The company’s IPO brought its valuation to more than that of GM ($45.8B), Ford ($47.9B), and other EV makers like Rivian ($19.6B). The Vietnamese carmaker also works on strengthening its stance in the global EV market. It’s taking on new partners in large markets such as North America and Europe.
The now US-listed company has delivered about 19,000 EVs including different models as of the first half of 2023. At the same time, it’s preparing for the launch of its next-generation EV and solutions as it expands globally.
VinFast had rolled out its own EV charging network across Vietnam, spanning 63 cities and provinces. It has also developed its own retail and service network of more than 120 stores nationwide.
The company’s Nasdaq listing is a step closer to its vision for a “sustainable future for people and the planet through green, clean, and safe mobility”.
VinFast’s Sustainability and Net Zero Goals
According to VinGroup and VinFast’s ESG Director, they are on track to achieve 100% zero-emission vehicle sales by 2035. The automaker is working its way to strengthen its title as a sustainability champion and hit net zero by 2040.
However, VinFast’s total carbon emissions had increased, both for Scope 1 and 2 emission sources, according to Vingroup’s annual report.
Scope 1 increased by 4% while Scope 2 jumped much higher by about 144% from 2021 to 2022.
Scope 1 includes direct greenhouse gas emissions measured in tons of CO2 equivalent from energy consumption and losses from cooling systems, while Scope 2 emissions are indirect GHG emissions. The chart below shows VinFast emissions breakdown per Scope.
Scope 1 emissions dropped from 12% in 2021 to 5% in 2022. But Scope 2 went up from 88% to 95% for the same period.

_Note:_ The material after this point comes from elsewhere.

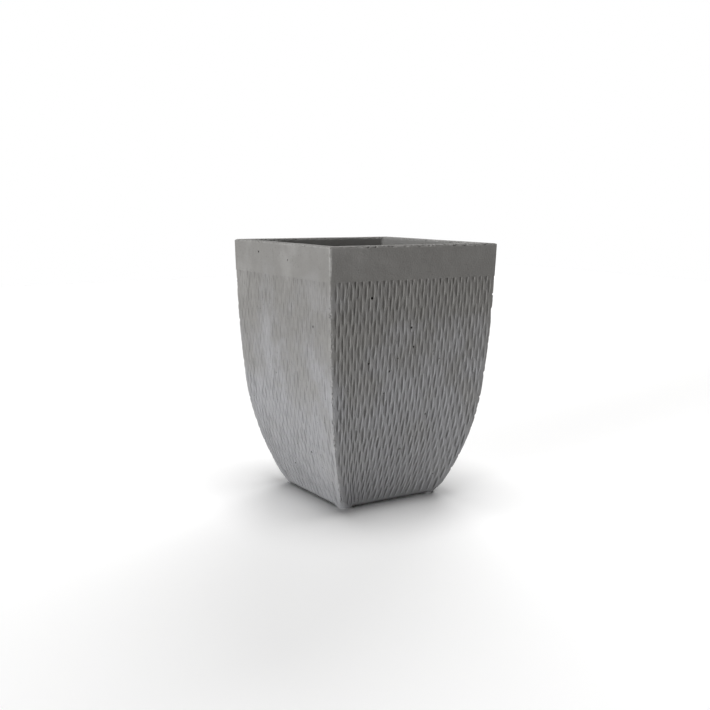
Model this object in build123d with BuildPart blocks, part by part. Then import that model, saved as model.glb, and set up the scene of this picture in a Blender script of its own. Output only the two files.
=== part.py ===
"""Square cast-concrete planter with tapered walls, a floor drain and a cast-in wire cage.

Millimetres, +Z up. The origin is the middle of the footprint, on the ground, and the walls face
along X and Y.
"""
from build123d import *
from math import asin, cos, degrees, radians, sin, tan
import os

# Pot
height = 600.0
rim_width = 450.0
wall = 32.0
floor_thickness = 45.0
band_height = 75.0
band_step = 0.8

# Side profile, from the rim down: a straight drafted run, a gentle arc, then a tighter arc
draft = 1.55
waist_tilt = 5.5
base_tilt = 26.1
straight_depth = 112.0
waist_height = 262.0

# Rounding of the corners between walls, inside and out, and of the rim
corner_radius = 3.0
cavity_corner_radius = 8.0
rim_radius = 3.0

# Corner feet, left standing between the channels under the base
foot_length = 24.0
foot_height = 4.0

# Drain
sleeve_bore = 26.0
sleeve_wall = 3.0
plug_clearance = 0.05
plug_reach = 30.0
plug_tip_chamfer = 2.0
plug_head_overlap = 3.0
plug_head_thickness = 5.0
plug_neck_diameter = 9.0
plug_neck_height = 5.0
plug_knob_diameter = 18.0
plug_knob_height = 6.0
plug_rounding = 1.5

# Wire cage
wire_diameter = 4.0
tie_gap = 0.5
bar_spacing = 110.0
bar_bend_radius = 25.0
floor_cover = 16.0
rim_cover = 20.0
hoop_bend_radius = 22.0
hoop_end_distance = 10.0
hoop_names = ["foot", "lower", "middle", "upper", "rim"]

# Worked out from the sizes above: where the runs of the side profile meet, and how tight they are
straight_end_height = height - straight_depth
straight_end_half = rim_width / 2 - straight_depth * tan(radians(draft))
upper_radius = (straight_end_height - waist_height) / (sin(radians(waist_tilt)) - sin(radians(draft)))
waist_half = straight_end_half - upper_radius * (cos(radians(draft)) - cos(radians(waist_tilt)))
lower_radius = waist_height / (sin(radians(base_tilt)) - sin(radians(waist_tilt)))

# Worked out from the sizes above: levels and diameters that pieces share
floor_top = foot_height + floor_thickness
sleeve_diameter = sleeve_bore + 2 * sleeve_wall
bar_inset = wall / 2
bar_top = height - rim_cover
x_bar_level = foot_height + floor_cover + wire_diameter / 2
y_bar_level = x_bar_level + wire_diameter + tie_gap
hoop_lowest = floor_top + hoop_end_distance + wire_diameter
hoop_highest = bar_top - hoop_end_distance


def tilt_at(z):
    """Lean of the wall from the vertical, in degrees, at height z."""
    if z >= straight_end_height:
        return draft
    if z >= waist_height:
        return degrees(asin(sin(radians(draft)) + (straight_end_height - z) / upper_radius))
    return degrees(asin(sin(radians(waist_tilt)) + (waist_height - z) / lower_radius))


def half_width(z):
    """Half of the pot's outer width at height z, above the band's step."""
    if z >= straight_end_height:
        return rim_width / 2 - (height - z) * tan(radians(draft))
    if z >= waist_height:
        return straight_end_half - upper_radius * (cos(radians(draft)) - cos(radians(tilt_at(z))))
    return waist_half - lower_radius * (cos(radians(waist_tilt)) - cos(radians(tilt_at(z))))


def side_run(inset, top_level, bottom_level):
    """Draw the right-hand wall line, moved in by inset, and return its lowest piece."""
    top = (half_width(top_level) - inset, top_level)
    straight = Line(top, (straight_end_half - inset, straight_end_height))
    upper = JernArc(straight @ 1, straight % 1, upper_radius, draft - waist_tilt)
    return JernArc(upper @ 1, upper % 1, lower_radius, waist_tilt - tilt_at(bottom_level))


def side_profile(plane, inset):
    """The whole side view, from the ground to the rim, with its walls moved in by inset."""
    with BuildSketch(plane) as profile:
        with BuildLine():
            lowest = side_run(inset, height, 0)
            Polyline(lowest @ 1, (0, 0), (0, height), (rim_width / 2 - inset, height))
        make_face()
        mirror(about=Plane.YZ)
    return profile.sketch


def is_between_walls(edge):
    """True for an edge that runs down a corner, where X and Y are the same distance out."""
    return abs(abs(edge.center().X) - abs(edge.center().Y)) < corner_radius


def tapered_block(inset, edge_radius):
    """The solid whose front and side views are both the side profile, with rounded corners."""
    with BuildPart() as block:
        extrude(side_profile(Plane.XZ, inset), amount=rim_width / 2, both=True)
        extrude(side_profile(Plane.YZ, inset), amount=rim_width / 2, both=True, mode=Mode.INTERSECT)
        fillet(block.edges().filter_by(is_between_walls), radius=edge_radius)
    return block.part


def wall_bar(plane, floor_level):
    """A wire down the middle of one wall, across the floor and up the opposite wall."""
    with BuildPart() as bar:
        with BuildLine(plane) as route:
            lowest = side_run(bar_inset, bar_top, floor_level)
            floor_run = Line(lowest @ 1, (0, floor_level))
            fillet(route.vertices().sort_by_distance(floor_run @ 0)[0], radius=bar_bend_radius)
        with BuildSketch(Plane(origin=route.line @ 0, z_dir=route.line % 0)):
            Circle(wire_diameter / 2)
        sweep(path=route.line)
        mirror(about=Plane(origin=plane.origin, z_dir=plane.x_dir))
    return bar.part


def hoop(level):
    """A closed square wire, tied inside the bars at the given level."""
    side = 2 * (half_width(level) - bar_inset - (wire_diameter + tie_gap) / cos(radians(tilt_at(level))))
    with BuildPart() as ring:
        with BuildSketch(Plane.XY.offset(level), mode=Mode.PRIVATE) as outline:
            RectangleRounded(side, side, hoop_bend_radius)
        path = outline.sketch.face().outer_wire()
        with BuildSketch(Plane(origin=path @ 0, z_dir=path % 0)):
            Circle(wire_diameter / 2)
        sweep(path=path)
    return ring.part


# Wire cage: two bars each way, and the hoops tied inside them
cage = {}
for number, side in enumerate((-1, 1), start=1):
    cage[f"bar_x{number}"] = wall_bar(Plane.XZ.offset(side * bar_spacing / 2), x_bar_level)
    cage[f"bar_y{number}"] = wall_bar(Plane.YZ.offset(side * bar_spacing / 2), y_bar_level)
hoop_step = (hoop_highest - hoop_lowest) / (len(hoop_names) - 1)
for number, name in enumerate(hoop_names):
    cage[f"hoop_{name}"] = hoop(hoop_lowest + number * hoop_step)

# Rim band, which stands proud of the walls below it
with BuildPart() as rim_band:
    add(tapered_block(0, corner_radius))
    split(bisect_by=Plane.XY.offset(height - band_height), keep=Keep.TOP)

# Planting space
with BuildPart() as cavity:
    add(tapered_block(wall, cavity_corner_radius))
    split(bisect_by=Plane.XY.offset(floor_top), keep=Keep.TOP)

# Concrete shell
with BuildPart() as shell:
    add(tapered_block(band_step, corner_radius))
    add(rim_band.part)
    add(cavity.part, mode=Mode.SUBTRACT)
    fillet(shell.faces().sort_by(Axis.Z)[-1].edges(), radius=rim_radius)
    with BuildSketch():
        channel = 2 * (half_width(0) - band_step - foot_length)
        Rectangle(rim_width, channel)
        Rectangle(channel, rim_width)
    extrude(amount=foot_height, mode=Mode.SUBTRACT)
    with BuildSketch():
        Circle(sleeve_diameter / 2)
    extrude(amount=floor_top, mode=Mode.SUBTRACT)
    for wire in cage.values():
        add(wire, mode=Mode.SUBTRACT)

# Drain sleeve, as long as the floor is thick
with BuildPart() as drain_sleeve:
    with BuildSketch(Plane.XY.offset(foot_height)):
        Circle(sleeve_diameter / 2)
        Circle(sleeve_bore / 2, mode=Mode.SUBTRACT)
    extrude(amount=floor_thickness)

# Drain plug: a stem in the sleeve, a head on the floor, and a knob to pull it by
head_radius = sleeve_diameter / 2 + plug_head_overlap
head_top = floor_top + plug_head_thickness
knob_bottom = head_top + plug_neck_height
with BuildPart() as drain_plug:
    with BuildSketch(Plane.XY.offset(floor_top)):
        Circle(sleeve_bore / 2 - plug_clearance)
    extrude(amount=-plug_reach)
    chamfer(drain_plug.edges().sort_by(Axis.Z)[0], length=plug_tip_chamfer)
    with BuildSketch(Plane.XY.offset(floor_top)):
        Circle(head_radius)
    extrude(amount=plug_head_thickness)
    fillet(drain_plug.edges().sort_by(Axis.Z)[-1], radius=plug_rounding)
    with BuildSketch(Plane.XY.offset(head_top)):
        Circle(plug_neck_diameter / 2)
    extrude(amount=plug_neck_height)
    with BuildSketch(Plane.XY.offset(knob_bottom)):
        Circle(plug_knob_diameter / 2)
    extrude(amount=plug_knob_height)
    fillet(drain_plug.edges().group_by(Axis.Z)[-1], radius=plug_rounding)

os.makedirs("parts", exist_ok=True)
pieces = {"shell": shell.part, "drain_sleeve": drain_sleeve.part, "drain_plug": drain_plug.part}
for name, piece in {**pieces, **cage}.items():
    piece.label = name
    export_step(piece, f"parts/{name}.step")
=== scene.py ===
"""Square cast-concrete planter: a gouged shell on four feet, its drain, its cage and a plain stage.

The part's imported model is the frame. Lengths are in metres, +Z is up, and the walls face along X
and Y.
"""
import math
import random

import bpy
from bpy.props import FloatProperty, FloatVectorProperty, IntProperty, PointerProperty
from mathutils import Matrix, Vector, noise


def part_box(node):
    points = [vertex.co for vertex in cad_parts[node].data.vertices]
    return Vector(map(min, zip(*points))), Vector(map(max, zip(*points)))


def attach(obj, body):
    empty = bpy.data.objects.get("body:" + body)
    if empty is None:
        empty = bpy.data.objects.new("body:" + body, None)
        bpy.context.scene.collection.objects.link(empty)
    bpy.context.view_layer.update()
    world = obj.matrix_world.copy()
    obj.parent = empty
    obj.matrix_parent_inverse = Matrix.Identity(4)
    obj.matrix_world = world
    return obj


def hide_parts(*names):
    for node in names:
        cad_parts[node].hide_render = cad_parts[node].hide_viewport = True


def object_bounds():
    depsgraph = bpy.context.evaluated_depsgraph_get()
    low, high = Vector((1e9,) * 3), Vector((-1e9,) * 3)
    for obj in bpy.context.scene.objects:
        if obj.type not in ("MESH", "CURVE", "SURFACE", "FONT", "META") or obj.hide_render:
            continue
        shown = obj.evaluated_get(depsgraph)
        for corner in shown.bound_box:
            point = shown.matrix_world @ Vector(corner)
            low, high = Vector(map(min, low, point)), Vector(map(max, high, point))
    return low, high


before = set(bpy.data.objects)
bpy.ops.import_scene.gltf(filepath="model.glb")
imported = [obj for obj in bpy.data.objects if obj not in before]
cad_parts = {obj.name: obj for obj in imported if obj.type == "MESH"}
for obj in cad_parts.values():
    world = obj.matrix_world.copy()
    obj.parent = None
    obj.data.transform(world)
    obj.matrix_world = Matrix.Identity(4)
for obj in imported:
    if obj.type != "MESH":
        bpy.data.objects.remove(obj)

CAD_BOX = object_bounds()
SLEEVE_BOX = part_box("drain_sleeve")

bl_info = {
    "name": "Concrete planter",
    "version": (1, 0, 0),
    "blender": (4, 5, 0),
    "location": "3D View > Sidebar > Planter",
    "description": "Builds a square tapered concrete planter with gouged walls",
    "category": "Object",
}

MERGE_DISTANCE = 1e-5
QUARTER_TURN = math.pi / 2


# Sizes and colours -------------------------------------------------------------------------------

def length(name, text, value):
    """A length property, in metres."""
    return FloatProperty(name=name, description=text, default=value, unit="LENGTH", precision=5)


def angle(name, text, degrees):
    """An angle property, given in degrees and kept in radians."""
    return FloatProperty(name=name, description=text, default=math.radians(degrees),
                         unit="ROTATION")


def factor(name, text, value):
    """A plain number property."""
    return FloatProperty(name=name, description=text, default=value)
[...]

To address its growing carbon emission, VinFast plans to install renewable energy sources (rooftop solar panels) in its factories. This is crucial to reduce the footprint from energy use, which represents most of the carmaker’s carbon emissions. Sourcing energy from renewables will offset the company’s emissions from the grid.
Part of its net zero strategy is discontinuing production of internal combustion engine vehicles in July 2022 and switching to making full EVs. More importantly, the Vingroup company pledged to reach net zero emissions by 2040 when it joined “The Climate Pledge”. The pledge is co-founded by Amazon and Global Optimism.

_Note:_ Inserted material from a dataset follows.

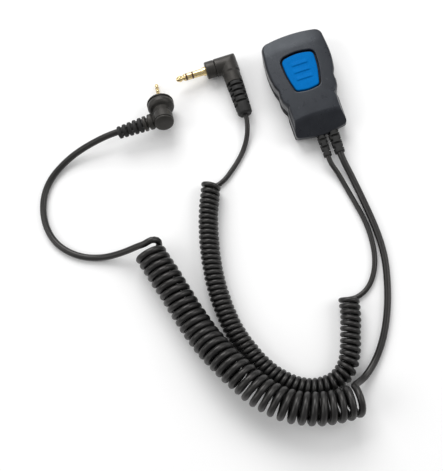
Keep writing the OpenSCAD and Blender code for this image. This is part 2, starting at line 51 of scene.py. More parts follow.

In the same year, VinFast also signed the COP26 Zero-Emission Vehicle (ZEV) Declaration. With that, the EV maker aimed to sell 100% zero-emission vehicles in major markets starting in 2035.
VinFast also employs processes that enable it to further reduce carbon emissions and save on energy and water consumption. They opt for energy-efficient production and partner with researchers to find new solutions to achieve zero emissions.
Just recently, the Vietnamese carmaker had broken ground at its new EV manufacturing plant in the United States. This marks another huge achievement for the company’s aim to expand and develop its supply chain in North America. The move aligns with Vingroup’s efforts and plans to establish its own battery manufacturing capacity.
Establishing EV Battery Line and Supply Chain
Last year, the parent company built a battery pack manufacturing facility at the VinES factory in Ha Tinh. At VinFast’s manufacturing facility in Hai Phong, they established a lithium iron phosphate manufacturing line for their EVs and e-bikes.
Integrating battery manufacturing technology into its EVs is crucial to meeting its goal of global expansion. To this end, Vinfast collaborates with battery industry leaders like China’s CATL to develop new battery and EV technologies.
An important part of this strategy is to ensure enough suppliers of critical EV battery components such as nickel and lithium. Lithium, in particular, has seen a soaring demand as other EV manufacturers like Tesla and Rivian are ramping up production.
The critical metal is hailed as the new oil, at least for the EVs, and the global race is on to secure this valuable resource. In the US, American Lithium Corp is playing a key role to help deliver an ample supply of lithium. The company runs two of the biggest lithium deposits in the Americas.
In the fast-evolving landscape of sustainable transportation, VinFast’s Nasdaq debut marks a monumental step towards its vision of green, clean, and safe mobility. With a commitment to net zero and innovative strategies, the Vietnamese EV company continues to find ways to drive down its carbon emission and make positive changes in the automotive industry.